In the abstract, a digital image is an array of luminance and/or chrominance values received from a (typically) rectangular array of perfectly abutting square sampling areas.

In practice, however, the spot size focused on the sampling area is larger than the area, if only due to the fact that optical beams are elliptical in cross section. Typically, scanners use linear arrays of sampling sensors, with the coverage of the other axis achieved by motion either of the page or of some mirror arrangement. If this motion is not properly chosen, a line of samples may overlap the previous line of samples by as much as 1/2 or 3/4 of a sample. Similarly, optical focus, electronic amplification characteristics and the mathematics of sampling functions all can contribute to a degradation of the actual image acuity achieved.

Despite all these flaws, the scanning device will still be described as having the same spatial resolution, computed by dividing the total number of pixels along the sensor line by the length of the line's projection onto the document. So, clearly the spatial resolution is at best a measure of the potential quality of the digital image and of its ability to preserve fine detail. Characterization of the scanner by means of test charts must be used to see if that potential is met.

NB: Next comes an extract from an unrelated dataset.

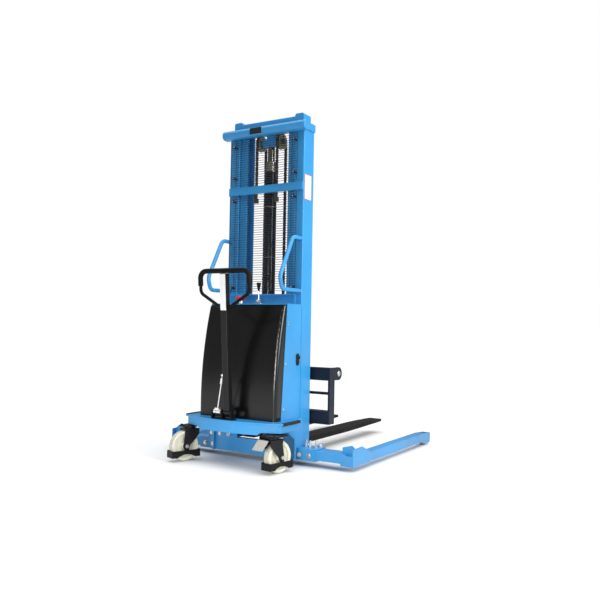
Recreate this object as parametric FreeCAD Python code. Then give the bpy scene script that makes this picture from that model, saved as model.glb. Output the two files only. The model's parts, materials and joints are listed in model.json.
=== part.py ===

An additional complication is the concept of interpolated spatial resolution . The spatial resolution described above can be called the optical resolution, relating as it does to the count of the actual optical sensing devices. Some scanners fit a curve (more or less well) to the luminance values obtained from the sensors. This curve is then itself sampled at some new number of places, producing the grayscale interpolated resolution.

While this practice, if performed intelligently, may result in some smoothing of perceived jags in the image, it does not increase the ability of the image to preserve the finest details and is therefore to be identified clearly for what it is. It may be useful to match the dot pitch of a printing device by this means if the system is designed primarily for printing (as in a digital photocopier). This obviates performing similar manipulations at the printer (using a lower quality binary interpolation technique), but the value of such a technique is suspect in a preservation application.

It is worth noting that some scanners use a more simple-minded technique to produce more pixels from a sensor array. This is called pixel replication. It involves simple repetition of grayscale or even binary pixel values to get the requisite number of pixels, and it produces spatially inaccurate results.

tonal resolution

The number of distinguishable shades or colors possible in a piece of electronic image content is set by its tonal resolution.

binary -- Binary images, as the name implies, support only two tonal values by use of a single bit per pixel. Note at the term binary best applies to the electronic content, whereas the term bitonal best applies to the original material content.
grayscale (number of levels) -- Grayscale images are most typically stored using 8 bit luminance values which potentially permit 256 shades to be distinguished.

Note that grayscale data permits more accurate preservation of bitonal regions like text by correctly handling the case where the sample point lies half on and half off of a stroke. Rendering such a sample as a midrange gray provides the eye with more information to properly reconstruct the character.
color -- Color images may be paletted, where a select few colors have been found in the image, or full-color images. Paletted images typically have 8, 15 or 16 bits per pixel, permitting distinction between 256, 32,768, or 65536 shades. The accuracy of their color rendition depends on the color quantization algorithm used to determine what are the prevalent color in the image.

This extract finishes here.